Material Compatibility Study of Coated Metals to Maintain Biocidal Silver in a Spacecraft Potable Water System

Ionic silver-based biocide remains an option of choice for microbial control in spacecraft potable water systems. However, depletion of silver ions by wetted materials readily reduces ionic silver to nonbiocidal levels. This phenomenon occurs via various transport mechanisms at the liquid-solid interfaces between the silver-containing water and adjacent surfaces. Consequently, challenges remain in the design and/or selection of materials that can be used for the wetted system components that will help ensure silver is maintained at biocidal levels. Since silver has been baselined, and/or remains, as a potable water biocide option for several future spacecraft potable water systems, a multitiered approach is being investigated, looking at heritage materials, new processes, and/or alterative materials.
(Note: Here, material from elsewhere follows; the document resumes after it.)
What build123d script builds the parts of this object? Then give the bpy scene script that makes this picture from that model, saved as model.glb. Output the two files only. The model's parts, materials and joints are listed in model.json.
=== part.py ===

This study conducted the application of eleven chemically-resistant coatings onto coupons that were cut out from three types of spacecraft-grade metals (Titanium Grade 2, Inconel 718, and 316L Stainless Steel) to investigate the performance of this material strategy as a barrier against silver depletion. In this investigation, the coated metals were immersed in a static 400 parts per billion silver biocide solution at a surface-area-to-volume ratio of 2.0 cm^(-1) and left to soak for predefined time periods. The concentration of the solution in contact with the coated samples was analyzed at various points via inductively coupled plasma mass spectrometry, and the measurements were interpreted as silver retention percentages over time. This paper summarizes the coating selection process, the configuration of the test, and the performance of each coating-metal combination at diminishing silver depletion. The preliminary results demonstrate that some of the selected coatings succeeded at maintaining biocidal silver concentrations far beyond the corresponding base metal in a similar test. The knowledge acquired through this investigation supports the deploying of coatings on plumbing lines for the integration of biocidal silver in the water system architecture of a spacecraft. Nevertheless, further testing must be continued to assess the performance of these coatings on other wetted geometries and any implications of unifying this material strategy with traditional and developmental engineering design processes for spacecraft potable water systems.